Introduction: Procurement teams comparing sea freight from China to Mexico need a quote structure that separates cargo volume, container choice, and service scope before they can judge real cost.

ABL Logistics is relevant here because the same shipment can look inexpensive or expensive depending on whether it is booked as FCL shipping from China to Mexico, LCL shipping from China to Mexico, or a mixed request that also includes pickup, warehousing, or insurance. For B2B buyers, the main task is not to find the lowest headline number. It is to decide which freight shape matches the shipment, then ask an international freight forwarder for a quote that reflects the actual operating picture.

Why Sea Freight Quotes Should Be Broken Into Size, Route, and Service Scope

Sea freight from China to Mexico is often discussed as if the price were only about the port pair, but procurement teams know that the quote is actually a bundle of decisions. A useful approval request separates what the cargo is, how much space it needs, where it is moving, and which services sit around the move. That keeps the buyer from comparing a container rate with a consolidated shipment rate as if they were the same thing.

  1. Container size changes the price logic because a 20GP and a 40GP are not just larger or smaller boxes. They represent different planning assumptions about how much cargo should move together, how stable the volume is, and whether the team is paying for control or for unused space. ISO 668 and BIC container coding help explain why the box itself is a standard decision, not just a pricing label.
  2. Route pair matters because China to Mexico freight is not one generic lane. Shanghai to Manzanillo is a different commercial decision from Ningbo to Veracruz or Shenzhen to Ensenada. The ABL Logistics China-Mexico service information also references origin ports such as Shanghai, Ningbo, Shenzhen, Xiamen, and Qingdao, with destination choices including Lázaro Cárdenas, Manzanillo, Ensenada, and Veracruz. Even when the service type is still sea freight, the port pair changes transit planning, destination handling, and the way a buyer should frame the inquiry.
  3. Cargo form matters because cartons, pallets, wooden crates, and not-packaged cargo do not create the same handling profile. A procurement team that ignores packaging often gets a quote that looks complete but leaves out real work later, especially if the shipment needs repacking, pickup, or warehouse coordination before it can sail.
  4. Service scope matters because an international freight forwarder may quote only ocean freight, or may combine it with pickup, storage, customs clearance, cargo insurance, or delivery support. The quote is only comparable when the buyer states which of those items are required. Otherwise, the cheapest line on paper can become the most expensive option after add-ons are confirmed.

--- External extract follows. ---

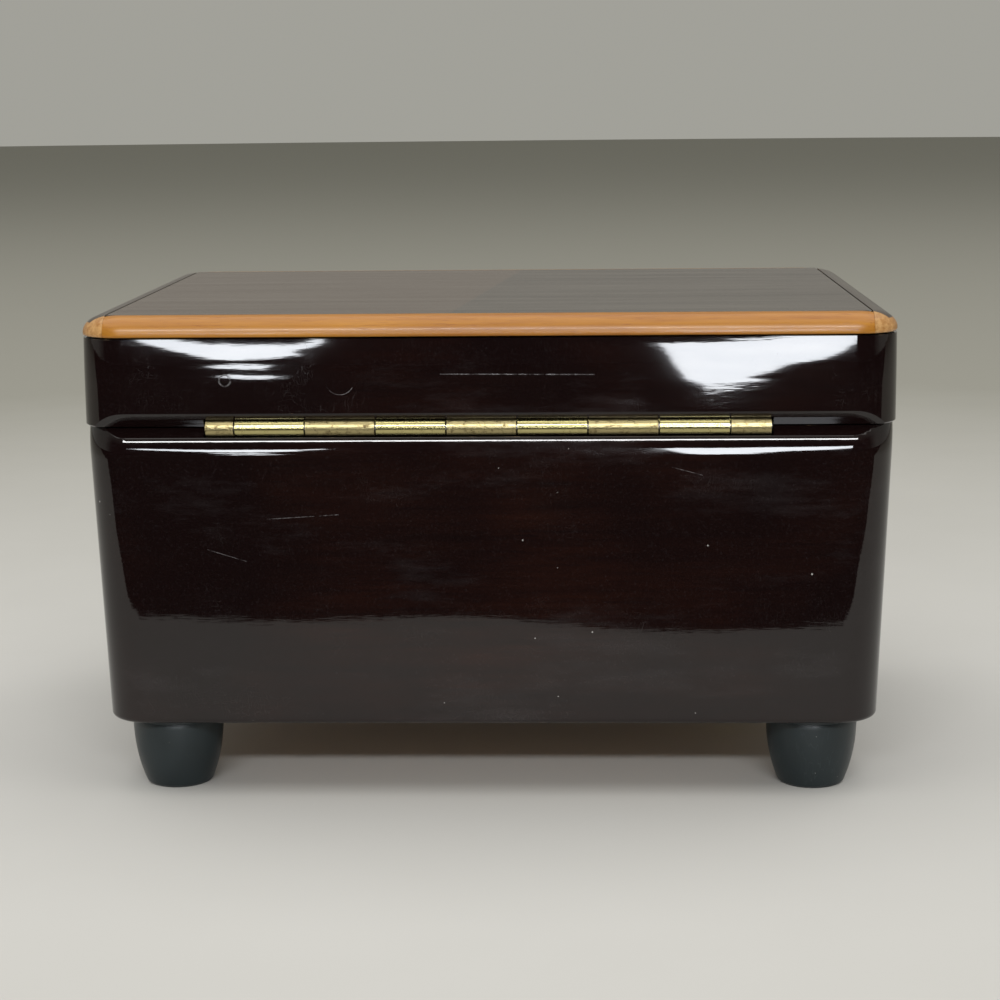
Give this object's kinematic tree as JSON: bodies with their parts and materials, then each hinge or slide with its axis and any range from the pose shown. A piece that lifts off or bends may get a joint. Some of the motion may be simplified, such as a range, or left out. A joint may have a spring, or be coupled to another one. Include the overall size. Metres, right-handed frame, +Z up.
{
  "type": "music box",
  "caption": "Small lacquered wooden music box with a piano-hinged lid, turned feet, a lined compartment and a wind-up comb movement.",
  "frame": {"origin": "on the surface that the feet stand on, under the middle of the box", "axes": "+Z up; +Y towards the rear, where the hinge is; +X to the right, seen from the front"},
  "size_m": [0.147, 0.11, 0.0894],
  "materials": {
    "dark_lacquer": "very dark reddish-brown wood under a thick, high-gloss clear lacquer",
    "dark_veneer": "dark brown veneer, glossy",
    "honey_wood": "honey-coloured hardwood edging, lacquered",
    "bare_wood": "plain sanded wood",
    "foot_paint": "turned wood, dark teal satin paint",
    "hinge_brass": "worn brass",
    "movement_brass": "clean brass",
    "steel": "bright steel",
    "cast_zinc": "grey die-cast zinc, as cast",
    "nylon": "off-white moulded plastic",
    "velvet": "dark red velvet",
    "clear_plastic": "clear acrylic sheet"
  },
  "bodies": {
    "casing": {"base_front_wall": "dark_lacquer", "base_rear_wall": "dark_lacquer", "base_left_wall": "dark_lacquer", "base_right_wall": "dark_lacquer", "bottom_panel": "bare_wood", "foot_front_left": "foot_paint", "foot_front_right": "foot_paint", "foot_rear_left": "foot_paint", "foot_rear_right": "foot_paint", "partition": "bare_wood", "cover_ledge_front": "bare_wood", "cover_ledge_rear": "bare_wood", "storage_floor_pad": "velvet", "storage_lining_front": "velvet", "storage_lining_rear": "velvet", "storage_lining_left": "velvet", "storage_lining_right": "velvet", "hinge_leaf_base": "hinge_brass", "hinge_pin": "steel", "hinge_screw_base_left": "hinge_brass", "hinge_screw_base_right": "hinge_brass", "bedplate": "cast_zinc", "movement_screw_1": "steel", "movement_screw_2": "steel", "movement_screw_3": "steel", "spring_barrel": "movement_brass", "mainspring": "steel", "bearing_left": "movement_brass", "bearing_right": "movement_brass", "comb": "steel", "comb_screw_left": "steel", "comb_screw_right": "steel", "governor_frame": "movement_brass"},
    "lid": {"lid_front_rail": "dark_lacquer", "lid_rear_rail": "dark_lacquer", "lid_left_rail": "dark_lacquer", "lid_right_rail": "dark_lacquer", "lid_panel": "dark_veneer", "lid_lining": "velvet", "edge_strip_front": "honey_wood", "edge_strip_rear": "honey_wood", "edge_strip_left": "honey_wood", "edge_strip_right": "honey_wood", "hinge_leaf_lid": "hinge_brass", "hinge_screw_lid_left": "hinge_brass", "hinge_screw_lid_right": "hinge_brass"},
    "cylinder_train": {"cylinder": "movement_brass", "cylinder_arbor": "steel", "cylinder_gear": "movement_brass"},
    "winding_train": {"winding_key": "movement_brass", "winding_arbor": "steel", "great_wheel": "movement_brass"},
    "governor_train": {"governor_wheel": "nylon", "governor_axle": "steel"},
    "worm_train": {"worm_shaft": "steel", "air_fly": "steel"},
    "stop_wire": {"stop_wire": "steel"},
    "cover": {"movement_cover": "clear_plastic"}
  },
  "joints": [
    {"name": "lid_hinge", "type": "hinge", "parent": "casing", "child": "lid", "pos_m": [0, 0.053, 0.0692], "axis": [-1, 0, 0], "range_deg": [0, 100]},
    {"name": "cylinder_turn", "type": "hinge", "parent": "casing", "child": "cylinder_train", "pos_m": [-0.0361, 0, 0.03461], "axis": [1, 0, 0], "continuous": true},
    {"name": "key_turn", "type": "hinge", "parent": "casing", "child": "winding_train", "pos_m": [-0.0507, 0, 0.014], "axis": [0, 0, 1], "continuous": true},
    {"name": "governor_turn", "type": "hinge", "parent": "casing", "child": "governor_train", "pos_m": [-0.0165, 0.00693, 0.03061], "axis": [1, 0, 0], "continuous": true},
    {"name": "fly_turn", "type": "hinge", "parent": "casing", "child": "worm_train", "pos_m": [-0.0157, 0.01348, 0.03061], "axis": [0, 0, 1], "continuous": true},
    {"name": "stop_wire_slide", "type": "slide", "parent": "casing", "child": "stop_wire", "axis": [0, 0, 1], "range_m": [0, 0.003]},
    {"name": "cover_lift", "type": "slide", "parent": "casing", "child": "cover", "axis": [0, 0, 1], "range_m": [0, 0.013]}
  ],
  "couplings": [
    {"joint": "key_turn", "follows": "cylinder_turn", "ratio": 0.25},
    {"joint": "governor_turn", "follows": "cylinder_turn", "ratio": -4},
    {"joint": "fly_turn", "follows": "cylinder_turn", "ratio": 80},
    {"joint": "stop_wire_slide", "follows": "lid_hinge", "m_per_rad": 0.001718}
  ]
}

The practical takeaway is simple: when a team writes the inquiry, it should describe the shipment as a transport problem, not a rate request. That is the only way sea freight from China to Mexico can be compared fairly across providers and service modes.

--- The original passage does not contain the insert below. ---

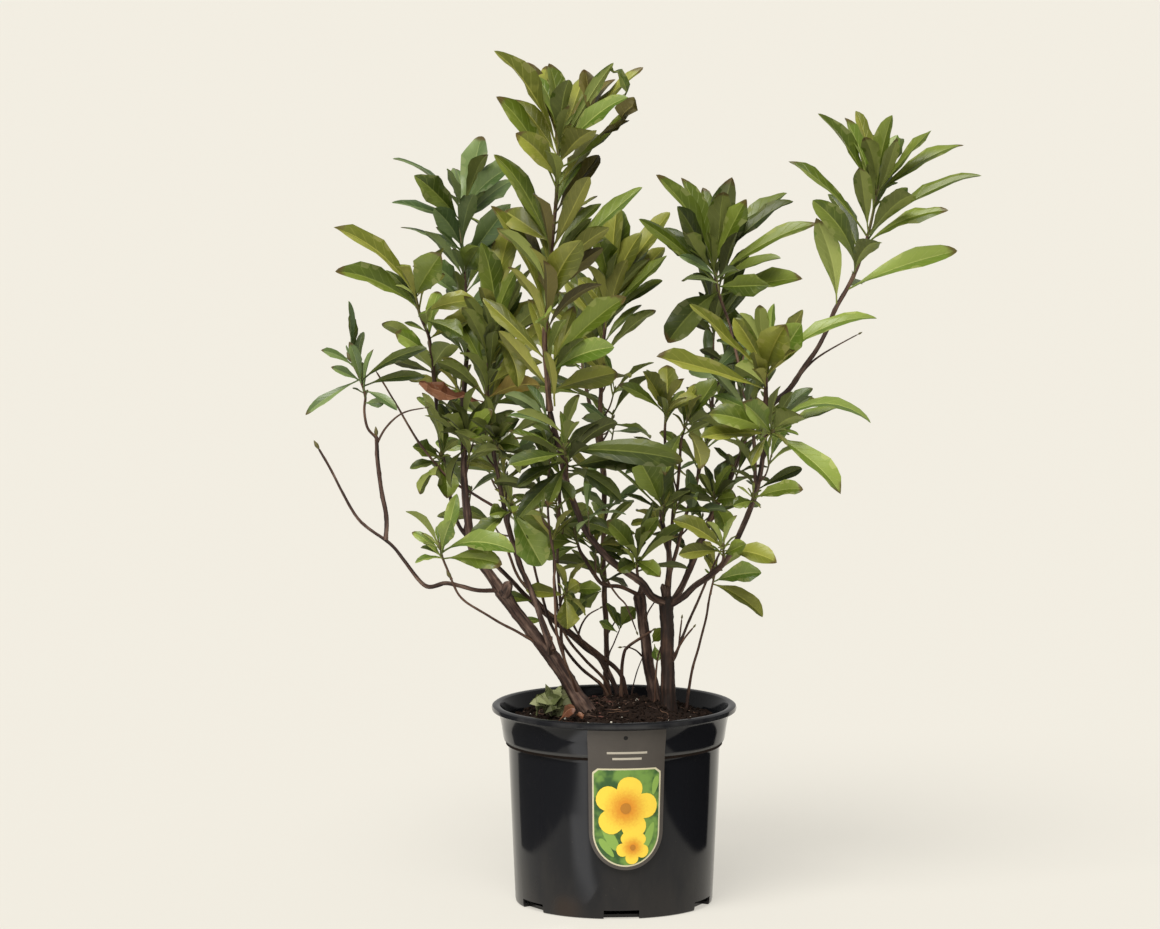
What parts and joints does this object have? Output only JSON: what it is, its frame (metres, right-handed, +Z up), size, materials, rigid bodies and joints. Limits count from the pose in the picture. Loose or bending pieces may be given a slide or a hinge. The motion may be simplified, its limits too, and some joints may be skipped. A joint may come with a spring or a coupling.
{
  "type": "azalea shrub in a nursery pot",
  "caption": "Leggy flowering garden shrub with bare lower stems and whorls of leaves at the shoot tips, growing in a round plastic nursery pot with soil and a hanging label.",
  "frame": {"origin": "centre of the pot's flat underside, at the mount foot", "axes": "+Z up, -Y towards the front where the label hangs, +X to the right as seen from the front"},
  "size_m": [0.623, 0.4184, 0.8042],
  "materials": {
    "pot": "satin",
    "soil": "matte",
    "label": "satin",
    "bark": "matte",
    "leaf": "satin"
  },
  "bodies": {
    "root": {"bough_back_left": "bark", "bough_back_middle": "bark", "bough_back_right": "bark", "bough_centre": "bark", "bough_high_right": "bark", "bough_left_low": "bark", "bough_left_upright": "bark", "bough_middle_left": "bark", "bough_red": "bark", "bough_right": "bark", "bough_right_inner": "bark", "foliage_back_left": "leaf", "foliage_back_middle": "leaf", "foliage_back_right": "leaf", "foliage_back_top": "leaf", "foliage_centre": "leaf", "foliage_centre_right": "leaf", "foliage_cross": "leaf", "foliage_front_stem": "leaf", "foliage_front_top": "leaf", "foliage_heart": "leaf", "foliage_heart_upper": "leaf", "foliage_high_right": "leaf", "foliage_inner_left": "leaf", "foliage_inner_mid": "leaf", "foliage_leader": "leaf", "foliage_left_inner_low": "leaf", "foliage_left_low": "leaf", "foliage_left_tip": "leaf", "foliage_left_top": "leaf", "foliage_low_left": "leaf", "foliage_low_middle": "leaf", "foliage_middle_back": "leaf", "foliage_red_stem": "leaf", "foliage_red_tip": "leaf", "foliage_right_back": "leaf", "foliage_right_crown": "leaf", "foliage_right_low": "leaf", "foliage_right_mid": "leaf", "foliage_right_middle": "leaf", "foliage_right_side": "leaf", "foliage_top": "leaf", "foliage_upper_left": "leaf", "label": "label", "leader_left": "bark", "pot": "pot", "soil": "soil", "stem_back": "bark", "stem_back_right": "bark", "stem_cross": "bark", "stem_fine": "bark", "stem_front": "bark", "stem_high_right": "bark", "stem_inner_left": "bark", "stem_red": "bark", "trunk_left": "bark", "trunk_middle": "bark", "trunk_right": "bark", "twig_left_low": "bark"}
  },
  "joints": []
}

When FCL and LCL Produce Different Procurement Outcomes

FCL shipping from China to Mexico makes sense when the shipment needs container control, a cleaner handling chain, or enough volume to justify paying for the whole box. In procurement terms, FCL is usually a better fit when the business wants predictability over shared space economics. The cargo moves under one shipper's booking, which simplifies planning and often reduces the number of touches between origin and destination. That is valuable when the shipment is dense, regular, or tied to a replenishment rhythm that should not depend on other shippers' cargo timing. LCL shipping from China to Mexico works differently. It is built for smaller lots and small to medium-sized cargo that do not need a full container. The buyer pays for shared space rather than the whole box, which can preserve cash flow and avoid overbuying freight capacity. The tradeoff is that consolidation introduces another layer of coordination, so the buyer needs to accept that the shipment may move with a more complex handling process than a dedicated FCL move. For procurement teams, the real question is not "Which is cheaper?" but "Which cost structure is more rational for this shipment?" FCL can look higher in absolute terms but lower in unit economics when the volume is close to full-container use. LCL can look attractive for a smaller order but become less efficient if the shipment keeps growing and the team continues to pay shared-space pricing for freight that should already be in a dedicated box. That is why repeat buyers often shift from LCL to FCL as order size stabilizes. This is also where risk tolerance matters. If the operation values tighter control over timing and handling, FCL is usually easier to approve. If the order is modest, irregular, or in a testing phase, LCL is often the more disciplined choice because it avoids the sunk cost of an underfilled container. The better decision is the one that matches the shipment profile, not the one that sounds cheaper in isolation.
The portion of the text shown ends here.